═══ DATA EXTRACT ═══

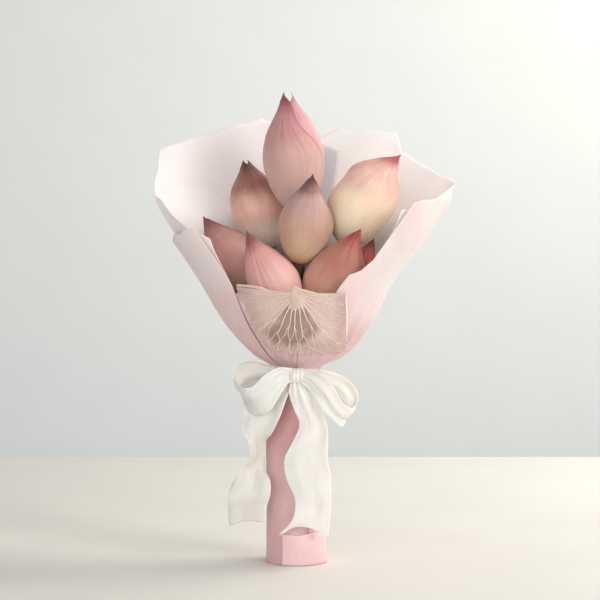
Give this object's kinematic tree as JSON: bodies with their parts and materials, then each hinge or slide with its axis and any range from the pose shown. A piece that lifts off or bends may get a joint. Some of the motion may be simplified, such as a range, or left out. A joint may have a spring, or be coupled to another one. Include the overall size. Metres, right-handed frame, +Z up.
{
  "type": "lotus bud bouquet",
  "caption": "Hand-tied bouquet of closed lotus buds in a flared paper wrap with a rolled paper handle, a skeleton leaf folded over the front and a ribbon bow.",
  "frame": {"origin": "below the middle of the whole bouquet, at the level of the cut stem ends and the foot of the paper handle", "axes": "+Z up along the handle, -Y towards the front with the bow and the folded leaf, +X to the right seen from the front"},
  "size_m": [0.337, 0.1994, 0.5173],
  "materials": {
    "bud_pale_pink": "matt petal, pale pink with a deeper tip",
    "bud_brown_mauve": "matt petal, brown mauve with a dark tip",
    "bud_beige_mauve": "matt petal, beige below and mauve above",
    "bud_cream": "matt petal, cream with pink edges",
    "bud_dusty_mauve": "matt petal, dusty mauve",
    "bud_rose": "matt petal, rose with lighter streaks",
    "bud_terracotta": "matt petal, brown pink with a red tip",
    "bud_dark_rose": "matt petal, dark rose",
    "stem": "smooth green stem",
    "tape": "stretched crepe tape",
    "pale_paper": "translucent white-pink wrapping tissue",
    "pink_paper": "soft pink wrapping paper",
    "skeleton_leaf": "cream leaf lace, matt",
    "ribbon": "white satin"
  },
  "bodies": {
    "root": {"lotus_bud_top": "bud_pale_pink", "stem_top": "stem", "lotus_bud_upper_left": "bud_brown_mauve", "stem_upper_left": "stem", "lotus_bud_centre": "bud_beige_mauve", "stem_centre": "stem", "lotus_bud_upper_right": "bud_cream", "stem_upper_right": "stem", "lotus_bud_lower_left": "bud_dusty_mauve", "stem_lower_left": "stem", "lotus_bud_front_left": "bud_rose", "stem_front_left": "stem", "lotus_bud_front_right": "bud_terracotta", "stem_front_right": "stem", "lotus_bud_lower_right": "bud_dark_rose", "stem_lower_right": "stem", "binding_tape": "tape", "handle_wrap": "pink_paper", "back_left_wrap": "pale_paper", "back_right_wrap": "pale_paper", "front_wrap": "pink_paper", "outer_wrap": "pink_paper", "skeleton_leaf": "skeleton_leaf", "ribbon": "ribbon"}
  },
  "joints": []
}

═══

[STATED TASK]: Extract every line above exactly as it stands.

[CORRECT ANSWER]:
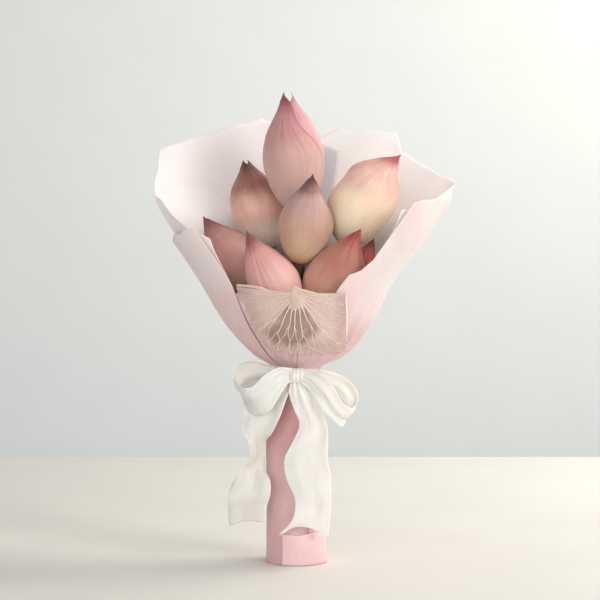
Give this object's kinematic tree as JSON: bodies with their parts and materials, then each hinge or slide with its axis and any range from the pose shown. A piece that lifts off or bends may get a joint. Some of the motion may be simplified, such as a range, or left out. A joint may have a spring, or be coupled to another one. Include the overall size. Metres, right-handed frame, +Z up.
{
  "type": "lotus bud bouquet",
  "caption": "Hand-tied bouquet of closed lotus buds in a flared paper wrap with a rolled paper handle, a skeleton leaf folded over the front and a ribbon bow.",
  "frame": {"origin": "below the middle of the whole bouquet, at the level of the cut stem ends and the foot of the paper handle", "axes": "+Z up along the handle, -Y towards the front with the bow and the folded leaf, +X to the right seen from the front"},
  "size_m": [0.337, 0.1994, 0.5173],
  "materials": {
    "bud_pale_pink": "matt petal, pale pink with a deeper tip",
    "bud_brown_mauve": "matt petal, brown mauve with a dark tip",
    "bud_beige_mauve": "matt petal, beige below and mauve above",
    "bud_cream": "matt petal, cream with pink edges",
    "bud_dusty_mauve": "matt petal, dusty mauve",
    "bud_rose": "matt petal, rose with lighter streaks",
    "bud_terracotta": "matt petal, brown pink with a red tip",
    "bud_dark_rose": "matt petal, dark rose",
    "stem": "smooth green stem",
    "tape": "stretched crepe tape",
    "pale_paper": "translucent white-pink wrapping tissue",
    "pink_paper": "soft pink wrapping paper",
    "skeleton_leaf": "cream leaf lace, matt",
    "ribbon": "white satin"
  },
  "bodies": {
    "root": {"lotus_bud_top": "bud_pale_pink", "stem_top": "stem", "lotus_bud_upper_left": "bud_brown_mauve", "stem_upper_left": "stem", "lotus_bud_centre": "bud_beige_mauve", "stem_centre": "stem", "lotus_bud_upper_right": "bud_cream", "stem_upper_right": "stem", "lotus_bud_lower_left": "bud_dusty_mauve", "stem_lower_left": "stem", "lotus_bud_front_left": "bud_rose", "stem_front_left": "stem", "lotus_bud_front_right": "bud_terracotta", "stem_front_right": "stem", "lotus_bud_lower_right": "bud_dark_rose", "stem_lower_right": "stem", "binding_tape": "tape", "handle_wrap": "pink_paper", "back_left_wrap": "pale_paper", "back_right_wrap": "pale_paper", "front_wrap": "pink_paper", "outer_wrap": "pink_paper", "skeleton_leaf": "skeleton_leaf", "ribbon": "ribbon"}
  },
  "joints": []
}